Saturday, July 26, 2008

Purchasing life insurance

Now that you have given some thought to why you need life insurance, you are ready to figure out exactly how much you need and comparison shop for the best price.

There are three components to calculating the dollar amount of insurance that you need.
  1. Any lump sum amount.  For example, $150,000 to pay off the remaining balance on your mortgage.
  2. Any income that you will need for a specific period of time.  For example, $12,000 annually  for a period of five years to pay for childcare.
  3. Any income that you will need indefinitely.  For example, $20,000 annually to replace lost income.
It's not hard to turn these numbers into a specific dollar amount. The first category is by definition a dollar amount.  In order to calculate the dollar amount of insurance needed for the second category, simply multiply the dollar amount needed annually by the number of years needed.  In our above example, that would be $60,000.  For the third category, multiple the annual need by 20.  If you have 20 times the amount of annual income you need, you should be able to invest it so that it will produce the income you need indefinitely.  I will tell you how to do this in a later post.  In this example, $400,000 of life insurance would meet the needs in category three.  Therefore, the person in the example would need a total of $610,000 of life insurance to meet her family's needs.

The next step is to figure out what kind of insurance to get.  There are two basic categories: term insurance, which is temporary, and permanent insurance such as whole life or variable universal life.  This is an easy decision.  Buy term.  Here's why:

Whole life and variable universal life insurance policies never expire.  As long as you keep paying the premiums, the policy will stay in force, and when you die, your beneficiary will receive the proceeds.  In addition, these policies have a complicated investment component wrapped up inside the life insurance policy.  This means that some of the money you pay as premiums is invested on your behalf as a part of the life insurance policy.  Should you choose to cancel that policy, you will be able to turn the money in that investment into a stream of income if you choose.

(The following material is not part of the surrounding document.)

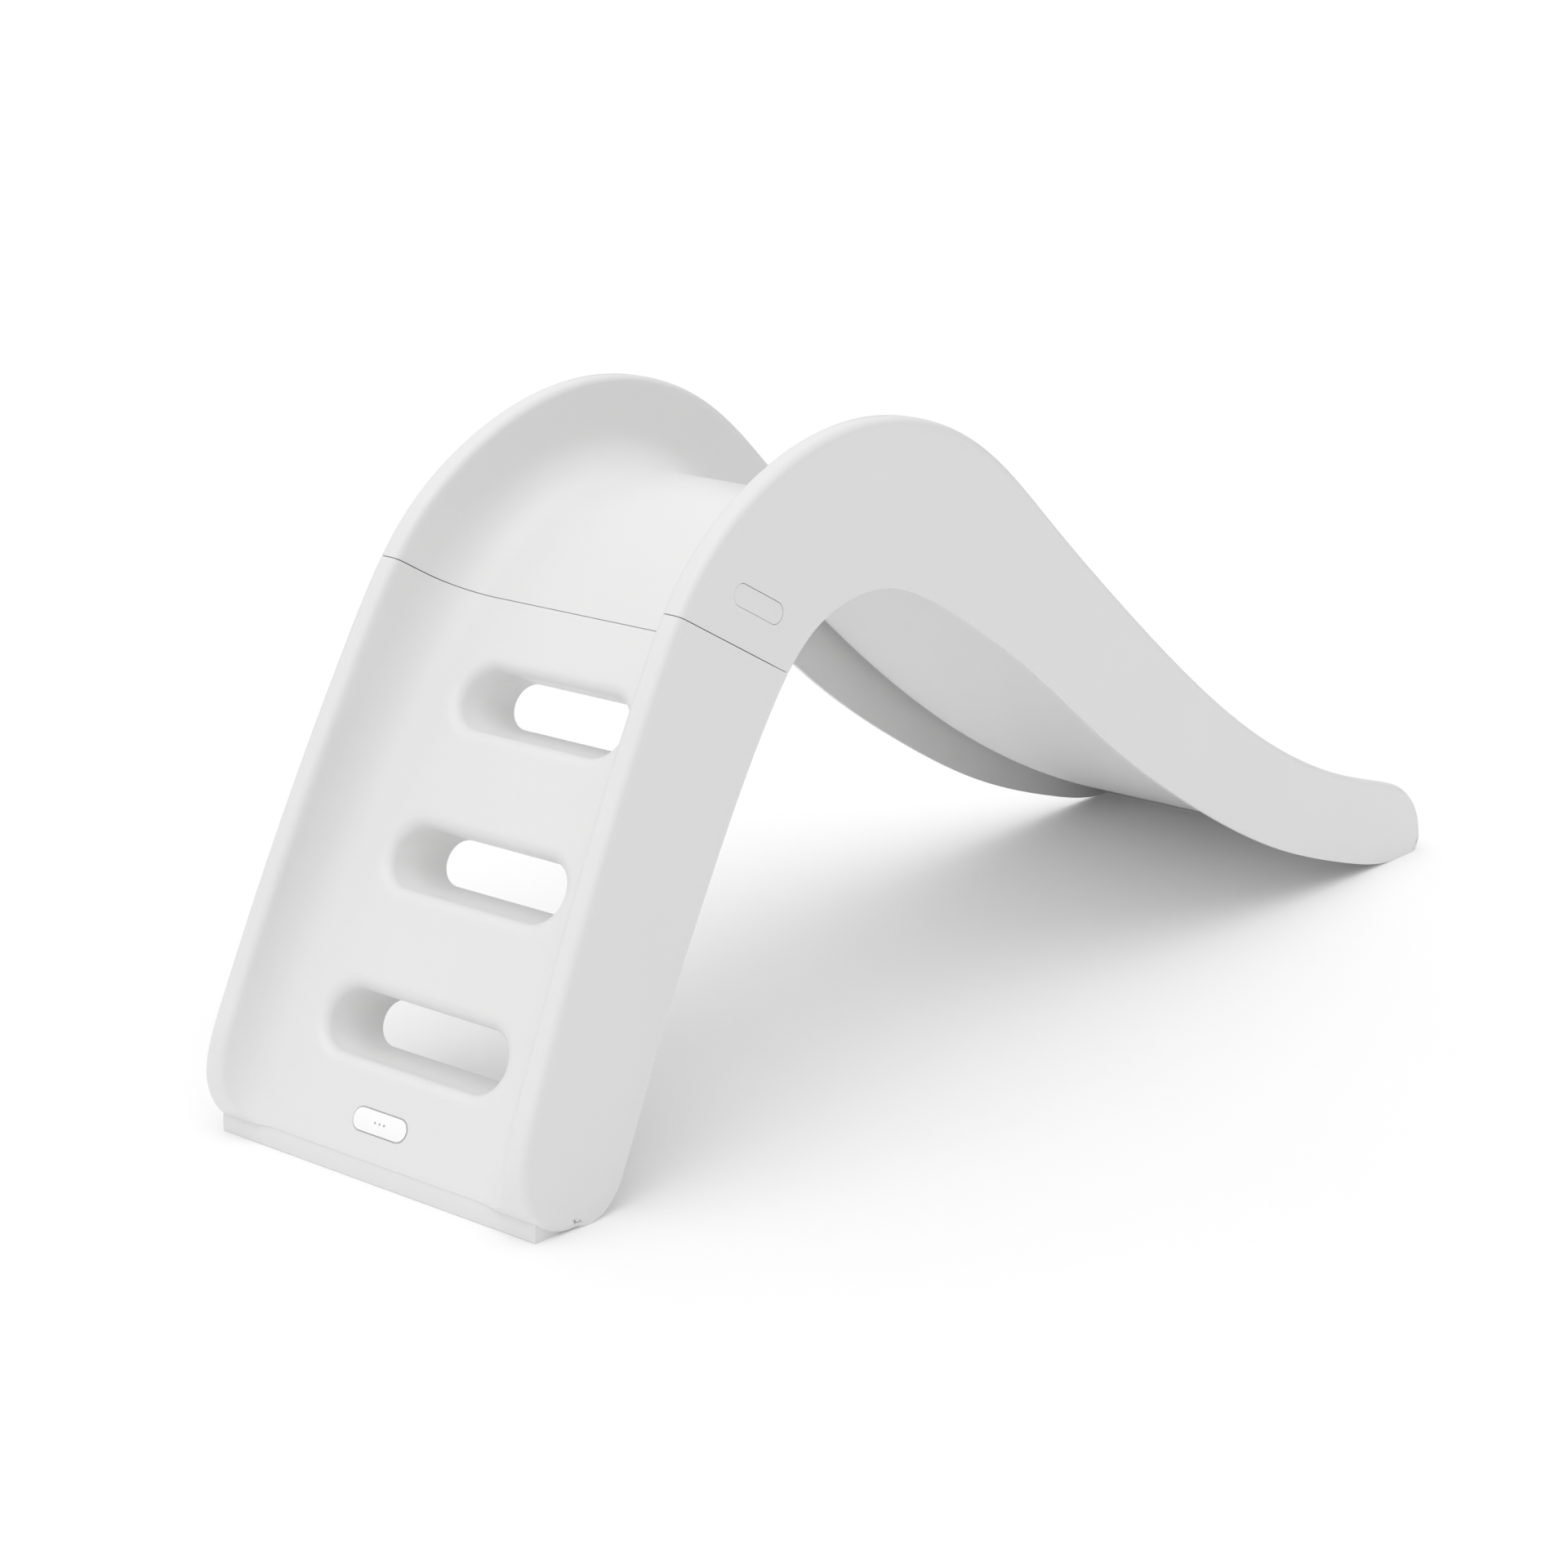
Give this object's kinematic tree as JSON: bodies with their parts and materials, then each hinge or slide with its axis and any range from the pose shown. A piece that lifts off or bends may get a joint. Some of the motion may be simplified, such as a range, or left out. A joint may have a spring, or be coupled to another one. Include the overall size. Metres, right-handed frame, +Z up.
{
  "type": "play slide",
  "caption": "Free-standing toddler slide in two plugged-together mouldings: a ladder with rung slots and an arched chute, locked by two pill-shaped side keys.",
  "frame": {"origin": "on the floor, in the middle of the overall length and width", "axes": "+X from the ladder to the toe of the chute, +Z up"},
  "size_m": [1.57, 0.436, 0.68],
  "materials": {
    "moulding": "satin moulded polyethylene",
    "key": "satin moulded polyethylene",
    "badge": "smooth gloss plate with a thin grey border",
    "pad": "matt grip rubber"
  },
  "bodies": {
    "slide": {"ladder_shell": "moulding", "chute_shell": "moulding", "badge_plate": "badge", "leg_pad_left": "pad", "leg_pad_right": "pad", "toe_pad_left": "pad", "toe_pad_right": "pad"},
    "key_left": {"lock_key_left": "key"},
    "key_right": {"lock_key_right": "key"}
  },
  "joints": [
    {"name": "key_left_pull", "type": "slide", "parent": "slide", "child": "key_left", "axis": [0, 0.9993, 0.0384], "range_m": [0, 0.024]},
    {"name": "key_right_pull", "type": "slide", "parent": "slide", "child": "key_right", "axis": [0, -0.9993, 0.0384], "range_m": [0, 0.024]}
  ]
}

Term life insurance is much more straight forward.  A term policy will cover you for a specific period of time, or term -- usually, 10, 20, or 30 years.  The premiums are much cheaper than premiums for a permanent policy.  If you die while the policy is in force, your beneficiaries will receive the proceeds.  If you live past the end of the term (which is a good thing - you're still alive, after all) or stop paying the premiums, the policy ends with no payout.

Term is almost always the best option because it is cheaper and it is simpler.  Once of my rules of thumb for financial planning is that simpler is almost always better.  If you need insurance, buy insurance.  If you need to invest, invest.  For most people, there is no real benefit to the added investment component of a permanent policy.  Most people would be better off buying the cheaper term policy and investing the difference in a dedicated investment account.

When financial products are complicated, the seller of the product usually comes out ahead.  When I was a financial advisor, I knew of some permanent life insurance policies that paid 50% of the first year's premiums to the salesperson as a commission.  If the commissions are that generous, do you really think that the product is always a good deal for the client?  I don't.

If you buy term insurance you will need to decide how long of a term you need.  If there is a specific event in your future that you think will reduce your need for life insurance - retirement, a spouse returning to work, or kids moving out of the house for example - choose a term long enough to last through that transition.

The internet is a great place to shop for life insurance.  For the most part, term insurance is term insurance.  All you need to do is price shop.  Sites like are a great place to start.

Insurance policies are technical and can be complicated.  This post only covers the basics.  If you want to learn more, there are plenty of great resources out there, including this one from CNN Money: Money 101 - Life Insurance

1 comment:

Rachel said...

"Once of my rules of thumb for financial planning is that simpler is almost always better."
I couldn't agree more! Especially regarding having multiple accounts or choosing life insurance. Excellent points.